> TASK REQUIREMENTS
Check every line below for the word "from" and copy the ones that have it.
• • • •
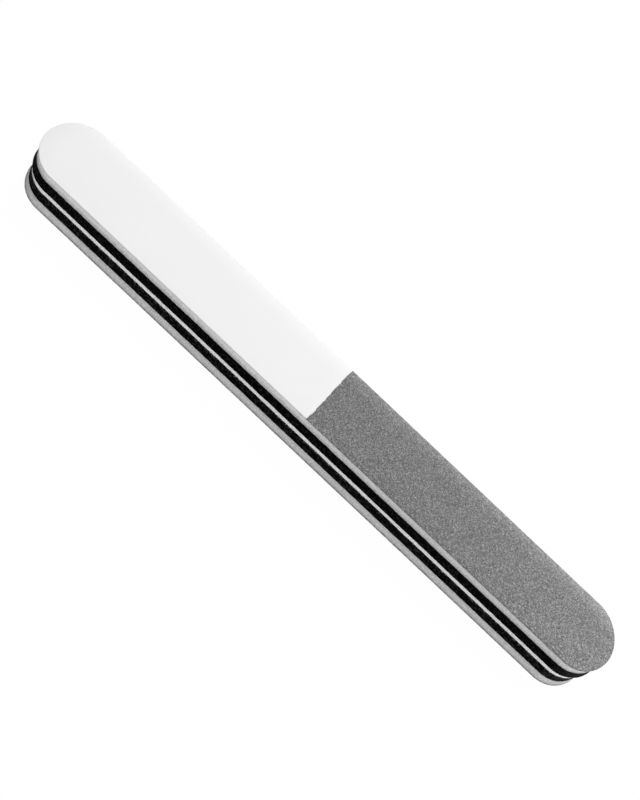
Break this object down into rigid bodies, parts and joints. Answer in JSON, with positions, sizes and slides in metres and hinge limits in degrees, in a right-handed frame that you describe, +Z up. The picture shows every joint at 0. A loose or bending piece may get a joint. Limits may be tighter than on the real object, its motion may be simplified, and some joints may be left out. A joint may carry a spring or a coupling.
{
  "type": "nail buffer",
  "caption": "Straight padded nail buffer with rounded ends: abrasive and polishing sheets on laminated foam with a stiff core board.",
  "frame": {"origin": "on the underside, under the middle of the stick's length and width", "axes": "+X along the stick towards its buffing end, +Z up through the layers from the filing side to the polishing and buffing side, +Y across the stick"},
  "size_m": [0.178, 0.019, 0.0138],
  "materials": {
    "filing_grit": "dark grey coated abrasive, medium grit",
    "buffing_grit": "grey coated abrasive, fine grit with light specks",
    "polishing_skin": "smooth white polishing layer, soft satin",
    "grey_foam": "light grey closed-cell EVA foam, die-cut edge",
    "black_foam": "black closed-cell EVA foam, die-cut edge",
    "board_plastic": "white extruded plastic board, cut edge",
    "clear_adhesive": "thin double-sided adhesive film"
  },
  "bodies": {
    "root": {"filing_sheet": "filing_grit", "filing_sheet_adhesive": "clear_adhesive", "lower_grey_foam": "grey_foam", "lower_foam_adhesive": "clear_adhesive", "lower_black_foam": "black_foam", "lower_core_adhesive": "clear_adhesive", "core_board": "board_plastic", "upper_core_adhesive": "clear_adhesive", "upper_black_foam": "black_foam", "upper_foam_adhesive": "clear_adhesive", "upper_grey_foam": "grey_foam", "polishing_sheet_adhesive": "clear_adhesive", "buffing_sheet_adhesive": "clear_adhesive", "polishing_sheet": "polishing_skin", "buffing_sheet": "buffing_grit"}
  },
  "joints": []
}
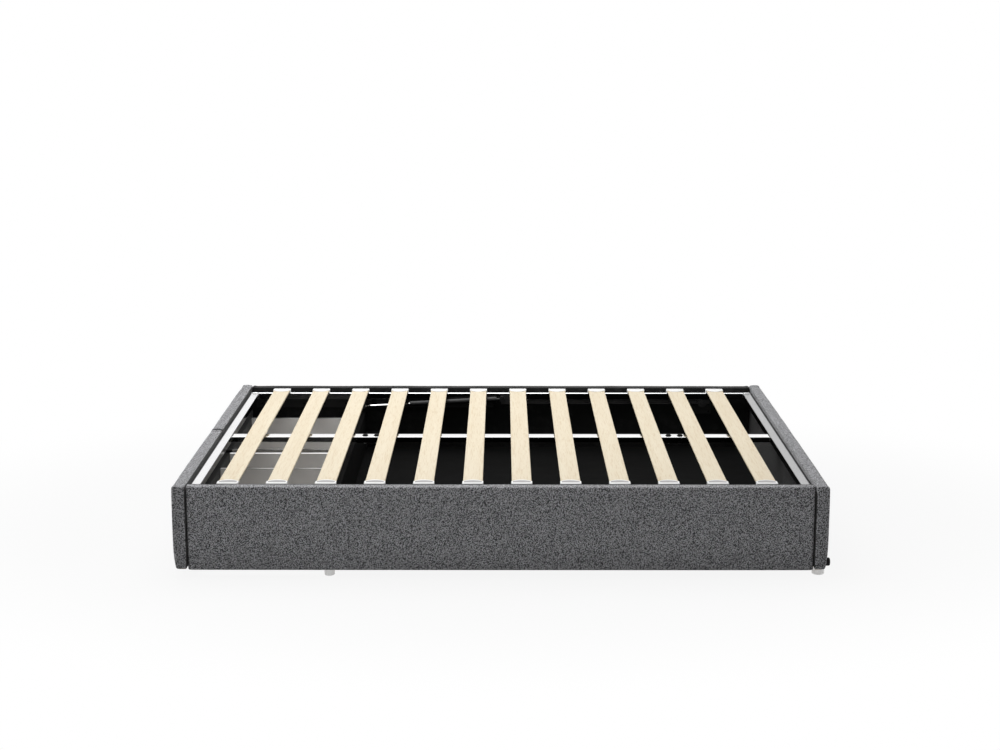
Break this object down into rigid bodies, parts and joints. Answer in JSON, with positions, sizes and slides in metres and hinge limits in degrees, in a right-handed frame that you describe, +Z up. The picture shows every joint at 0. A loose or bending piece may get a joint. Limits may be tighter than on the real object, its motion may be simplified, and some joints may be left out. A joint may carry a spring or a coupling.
{
  "type": "tatami platform bed",
  "caption": "Low upholstered platform bed with a slatted steel deck that lifts on gas struts over a storage box, and drawers in its foot end.",
  "frame": {"origin": "on the floor, under the middle of the bed's overall box", "axes": "+X towards the head end, -X towards the foot end with the drawers; +Y towards the back side rail; +Z up"},
  "size_m": [2.143, 1.626, 0.31],
  "materials": {
    "cover_fabric": "woven, matt",
    "board_wood": "plain board",
    "slat_wood": "pale birch, lacquered",
    "cap_plastic": "white, smooth",
    "deck_steel": "light grey powder coat",
    "black_steel": "black powder coat",
    "black_board": "black laminate",
    "drawer_board": "light grey laminate",
    "foot_plastic": "white, smooth",
    "bumper_rubber": "black, matt",
    "runner_steel": "zinc plated",
    "bolt_steel": "black oxide",
    "strut_chrome": "polished",
    "strut_black": "gloss black"
  },
  "bodies": {
    "base": {"front_rail_board": "board_wood", "front_rail_cover": "cover_fabric", "back_rail_board": "board_wood", "back_rail_cover": "cover_fabric", "head_panel_board": "board_wood", "head_panel_cover": "cover_fabric", "wall_bumpers": "bumper_rubber", "cross_panel": "black_board", "storage_floor_front": "black_board", "storage_floor_back": "black_board", "floor_joist": "black_steel", "floor_cleats": "board_wood", "foot_crossbar": "black_steel", "drawer_divider": "drawer_board", "front_runner_board": "black_board", "back_runner_board": "black_board", "runner_tracks": "runner_steel", "corner_brackets": "black_steel", "frame_bolts": "bolt_steel", "glide_feet": "foot_plastic", "rail_ledges": "black_steel", "hinge_plates": "black_steel", "strut_brackets": "black_steel"},
    "deck": {"slat_01": "slat_wood", "slat_02": "slat_wood", "slat_03": "slat_wood", "slat_04": "slat_wood", "slat_05": "slat_wood", "slat_06": "slat_wood", "slat_07": "slat_wood", "slat_08": "slat_wood", "slat_09": "slat_wood", "slat_10": "slat_wood", "slat_11": "slat_wood", "slat_12": "slat_wood", "front_slat_caps": "cap_plastic", "back_slat_caps": "cap_plastic", "front_side_tube": "deck_steel", "back_side_tube": "deck_steel", "foot_end_tube": "deck_steel", "head_end_tube": "deck_steel", "center_beam": "deck_steel", "beam_bolts": "bolt_steel", "front_lift_arm": "deck_steel", "back_lift_arm": "deck_steel"},
    "front_strut_rod": {"front_strut_rod": "strut_chrome"},
    "front_strut_cylinder": {"front_strut_cylinder": "strut_black"},
    "front_drawer": {"front_drawer_board": "board_wood", "front_drawer_cover": "cover_fabric", "front_drawer_box": "drawer_board", "front_drawer_bottom": "drawer_board", "front_drawer_slides": "runner_steel"},
    "back_strut_rod": {"back_strut_rod": "strut_chrome"},
    "back_strut_cylinder": {"back_strut_cylinder": "strut_black"},
    "back_drawer": {"back_drawer_board": "board_wood", "back_drawer_cover": "cover_fabric", "back_drawer_box": "drawer_board", "back_drawer_bottom": "drawer_board", "back_drawer_slides": "runner_steel"}
  },
  "joints": [
    {"name": "deck_lift", "type": "hinge", "parent": "base", "child": "deck", "pos_m": [0.8155, 0, 0.251], "axis": [0, 1, 0], "range_deg": [0, 30]},
    {"name": "front_strut_tilt", "type": "hinge", "parent": "base", "child": "front_strut_rod", "pos_m": [-0.5645, -0.711, 0.241], "axis": [0, -1, 0], "range_deg": [0, 30]},
    {"name": "front_strut_extend", "type": "slide", "parent": "front_strut_rod", "child": "front_strut_cylinder", "axis": [0.9986, 0, 0.053], "range_m": [0, 0.25]},
    {"name": "back_strut_tilt", "type": "hinge", "parent": "base", "child": "back_strut_rod", "pos_m": [-0.5645, 0.711, 0.241], "axis": [0, -1, 0], "range_deg": [0, 30]},
    {"name": "back_strut_extend", "type": "slide", "parent": "back_strut_rod", "child": "back_strut_cylinder", "axis": [0.9986, 0, 0.053], "range_m": [0, 0.25]},
    {"name": "front_drawer_slide", "type": "slide", "parent": "base", "child": "front_drawer", "axis": [-1, 0, 0], "range_m": [0, 0.33]},
    {"name": "back_drawer_slide", "type": "slide", "parent": "base", "child": "back_drawer", "axis": [-1, 0, 0], "range_m": [0, 0.33]}
  ],
  "couplings": [
    {"joint": "front_strut_tilt", "follows": "deck_lift", "ratio": 0.97992},
    {"joint": "front_strut_extend", "follows": "deck_lift", "m_per_rad": 0.46767},
    {"joint": "back_strut_tilt", "follows": "deck_lift", "ratio": 0.97992},
    {"joint": "back_strut_extend", "follows": "deck_lift", "m_per_rad": 0.46767}
  ]
}
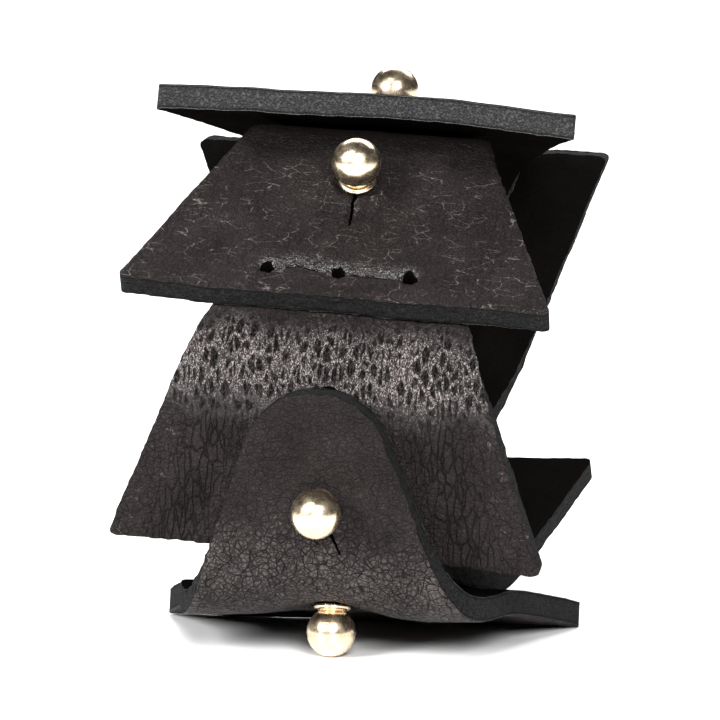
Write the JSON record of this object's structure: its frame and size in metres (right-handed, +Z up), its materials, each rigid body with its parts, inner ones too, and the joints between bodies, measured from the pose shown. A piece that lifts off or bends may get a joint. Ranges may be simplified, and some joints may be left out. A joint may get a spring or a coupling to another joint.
{
  "type": "leather cuff",
  "caption": "Open-ended cuff of thick leather links that button into a ring: ball studs pass through keyhole slits, and a link's long tongue is the clasp.",
  "frame": {"origin": "on the floor, under the middle of the cuff as it lies", "axes": "+Z up, +X along the ring's hole, -Y towards the clasp"},
  "size_m": [0.0538, 0.0708, 0.0692],
  "materials": {
    "black_leather": "pebbled",
    "pale_gold": "polished"
  },
  "bodies": {
    "base": {"base_link_panel": "black_leather", "lower_back_link_tongue": "black_leather", "base_stud_head": "pale_gold", "base_stud_screw": "pale_gold"},
    "clasp_tongue": {"base_link_tongue": "black_leather"},
    "lower_back": {"lower_back_link_panel": "black_leather", "upper_back_link_tongue": "black_leather", "lower_back_stud_head": "pale_gold", "lower_back_stud_screw": "pale_gold"},
    "upper_back": {"upper_back_link_panel": "black_leather", "top_link_tongue": "black_leather", "upper_back_stud_head": "pale_gold", "upper_back_stud_screw": "pale_gold"},
    "top": {"top_link_panel": "black_leather", "upper_front_link_tongue": "black_leather", "top_stud_head": "pale_gold", "top_stud_screw": "pale_gold"},
    "upper_front": {"upper_front_link_panel": "black_leather", "lower_front_link_tongue": "black_leather", "upper_front_stud_head": "pale_gold", "upper_front_stud_screw": "pale_gold"},
    "lower_front": {"lower_front_link_panel": "black_leather", "clasp_stud_head": "pale_gold", "clasp_stud_screw": "pale_gold"}
  },
  "joints": [
    {"name": "clasp_flex", "type": "hinge", "parent": "base", "child": "clasp_tongue", "pos_m": [-0.00046, -0.02635, 0.00992], "axis": [1, -0.0082, 0], "range_deg": [0, 65], "deforming": ["base_link_tongue"]},
    {"name": "upper_back_flex", "type": "hinge", "parent": "lower_back", "child": "upper_back", "pos_m": [-0.00026, 0.02774, 0.02769], "axis": [-0.9995, 0.0165, 0.027], "range_deg": [0, 32], "deforming": ["base_link_tongue"]},
    {"name": "lower_back_flex", "type": "hinge", "parent": "base", "child": "lower_back", "pos_m": [-0.00066, 0.00665, 0.00489], "axis": [-0.9999, -0.0104, 0.0048], "range_deg": [0, 8]},
    {"name": "top_flex", "type": "hinge", "parent": "upper_back", "child": "top", "pos_m": [0.00084, 0.02227, 0.05918], "axis": [-0.9989, 0.0153, 0.0444], "range_deg": [0, 24]},
    {"name": "upper_front_flex", "type": "hinge", "parent": "top", "child": "upper_front", "pos_m": [0.00129, -0.00195, 0.06214], "axis": [-0.997, -0.0279, 0.0727], "range_deg": [0, 20]},
    {"name": "lower_front_flex", "type": "hinge", "parent": "upper_front", "child": "lower_front", "pos_m": [0.0008, -0.02575, 0.03683], "axis": [-0.9973, -0.0493, 0.0548], "range_deg": [0, 16]}
  ],
  "couplings": [
    {"joint": "lower_back_flex", "follows": "upper_back_flex", "ratio": 0.25},
    {"joint": "top_flex", "follows": "upper_back_flex", "ratio": 0.75},
    {"joint": "upper_front_flex", "follows": "upper_back_flex", "ratio": 0.625},
    {"joint": "lower_front_flex", "follows": "upper_back_flex", "ratio": 0.5}
  ]
}
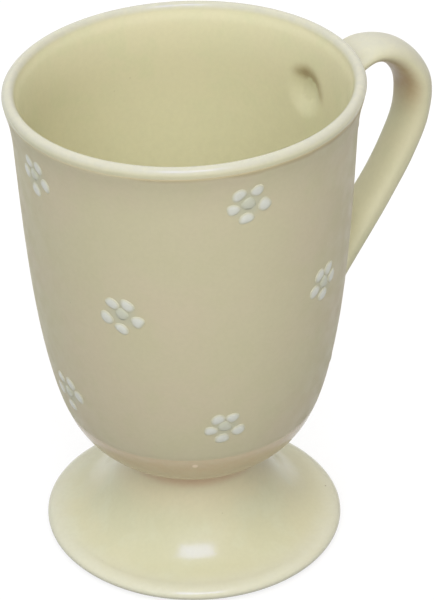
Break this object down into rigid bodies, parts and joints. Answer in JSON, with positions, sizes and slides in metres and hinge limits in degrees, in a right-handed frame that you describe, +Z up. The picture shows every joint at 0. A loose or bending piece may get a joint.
• • • •
> THE SOLUTION
  "frame": {"origin": "on the underside, under the middle of the stick's length and width", "axes": "+X along the stick towards its buffing end, +Z up through the layers from the filing side to the polishing and buffing side, +Y across the stick"},
Write the JSON record of this object's structure: its frame and size in metres (right-handed, +Z up), its materials, each rigid body with its parts, inner ones too, and the joints between bodies, measured from the pose shown. A piece that lifts off or bends may get a joint. Ranges may be simplified, and some joints may be left out. A joint may get a spring or a coupling to another joint.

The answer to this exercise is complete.